Não compreendo como convivemos tranquilamente com um estado de coisas aberrantes, que parece já naturalizado de tanto se sucederem no cotidiano da novela da vida privada nacional. Nesta falsa sociedade cordial e de valores insólitos é um choque atrás do outro, seja pela naturalização do estupro e canonização do predador, ou pelo apedrejamento de uma criança grávida e violentada, os racismo do cotidiano, e o inacreditável ‘‘Senhor Antão de Sousa de Menezes’’, do século XXI, a besta do apocalipse a comandar uma nação.
Gosto de Casagrande, mas o que fazer se ‘‘Não posso aceitar sossegado qualquer sacanagem ser coisa normal’’, de acordo com a citação da música de Milton Nascimento?
A revolta de ‘‘Casão’’ nesta frase tem lugar em um conjunto de obras surreais que brotam como filhos de coelho nos hábitos das pessoas. Uma criatura, por exemplo, resolveu impedir um trabalhador de entregar uma comida para aquele indivíduo, por simplesmente o cara ser preto.
Mas que coisa feia, isso é uma abominável exceção, pois no Brasil não há racismo, como também é difícil se contratar gente preta para ocupar cargos importantes e de destaque em grandes empresas: é assim que pensam e esperam que não sejamos revoltados com o cinismo da branquitude.
Sem falar no fofinho da Defensoria Pública da União que resolveu entrar na justiça contra o programa de trainee só para negros das ‘‘Magazines Luiza’’. O detalhe é o que o ‘‘doutor’’ é branco, e seu povo, tal como ele, nunca precisou de cotas, tampouco sofreram racismo institucional.
Mas vamos lá.
Eu já estava me recuperando das descrenças no ser humano aqui dos trópicos da Zona da Mata, Agreste e Sertão, aliás das Araucárias até a Mata de Cocais e Floresta Amazônica, quando vejo um tio de bigode num vídeo falando ‘‘… que entrava na favela mesmo, chacinando, matava criança, mulher, idoso’’, na maior naturalidade.
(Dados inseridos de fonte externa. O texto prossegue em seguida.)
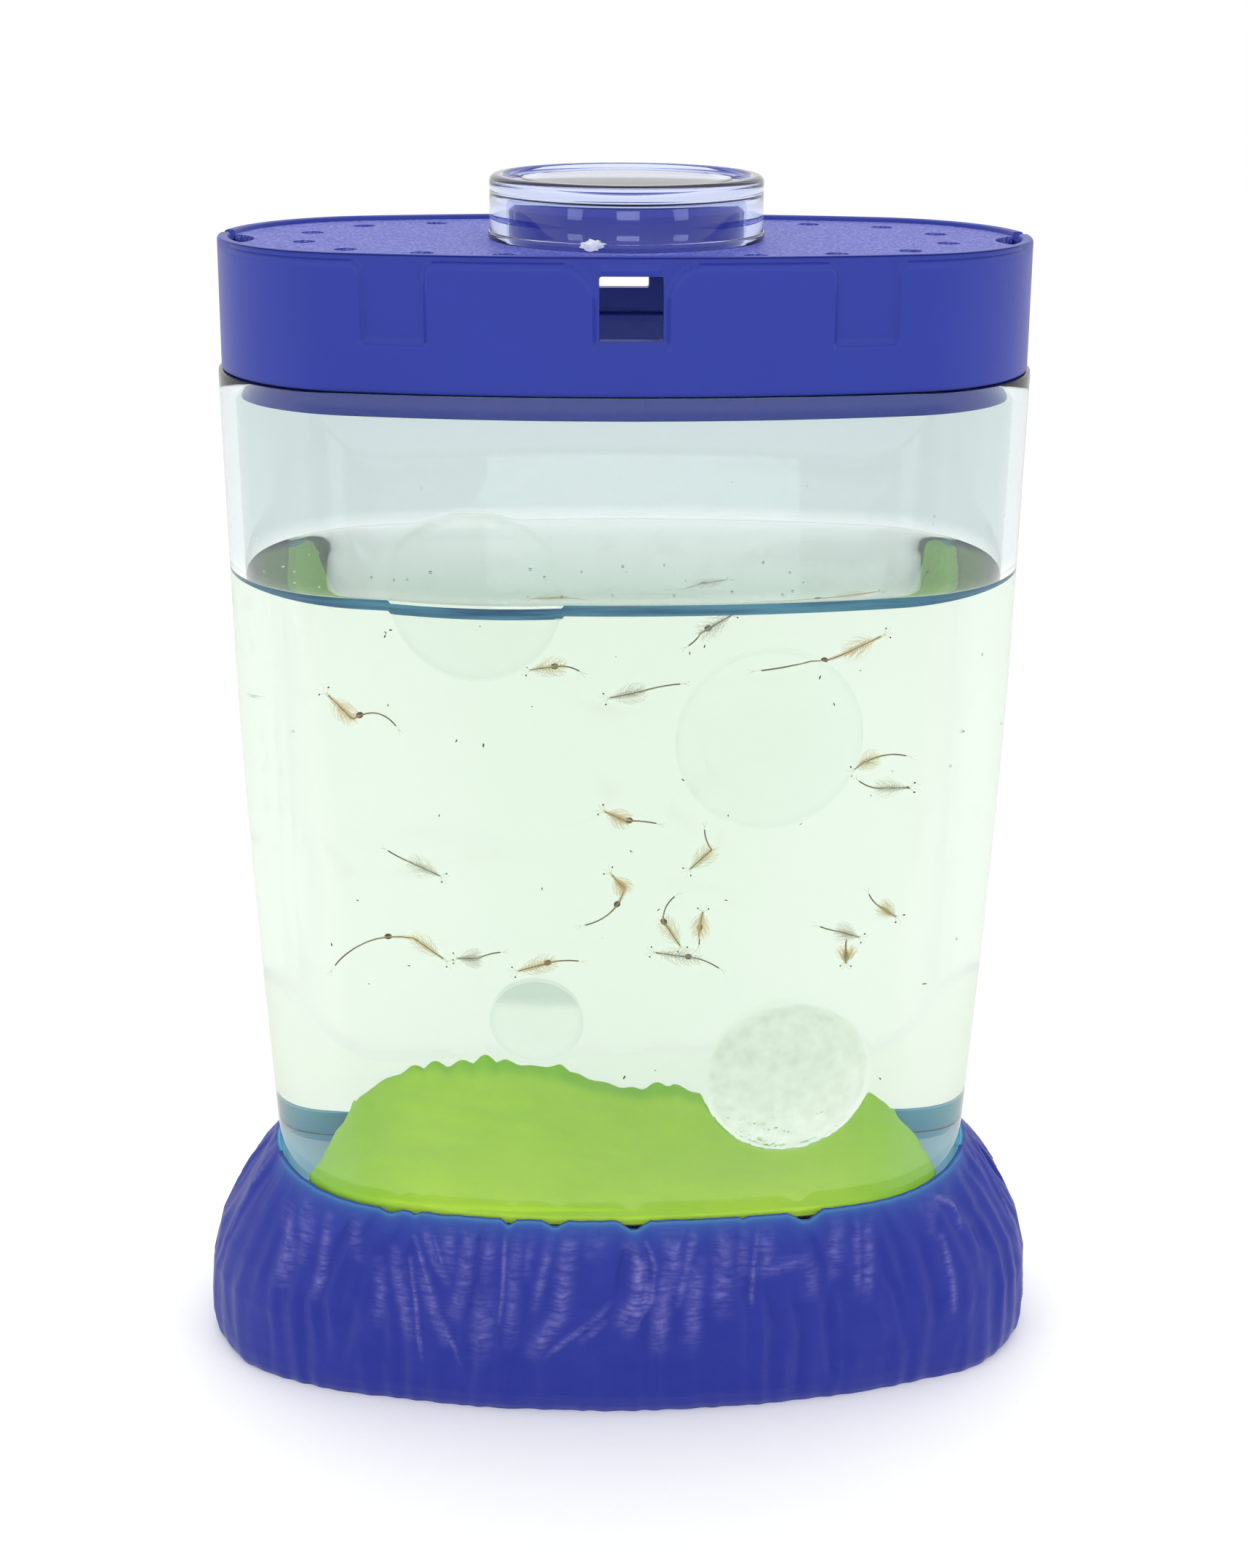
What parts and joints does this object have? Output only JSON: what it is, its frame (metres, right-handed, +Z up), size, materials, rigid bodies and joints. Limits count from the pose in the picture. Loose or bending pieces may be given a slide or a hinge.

Não era um daqueles veiós que quer ser do contra e fala maluquices lá da época da ditadura, mas um suposto professor em um cursinho para aspirantes a servidores da segurança pública.
O pior é o aparente silêncio de alunos e veículos de mídia sobre esta propaganda ‘‘bem intencionada’’ do extermínio e tortura de pessoas. Somente páginas como @pretitudes e afins se posicionaram com perplexidade diante dos absurdos de uma fala que naturaliza o genocídio da população preta no Brasil.
Não é piada de mau gosto é a visão de mundo de um assassino frio.
É, não dá mesmo para aceitar sossegado, no mínimo ficamos doentes.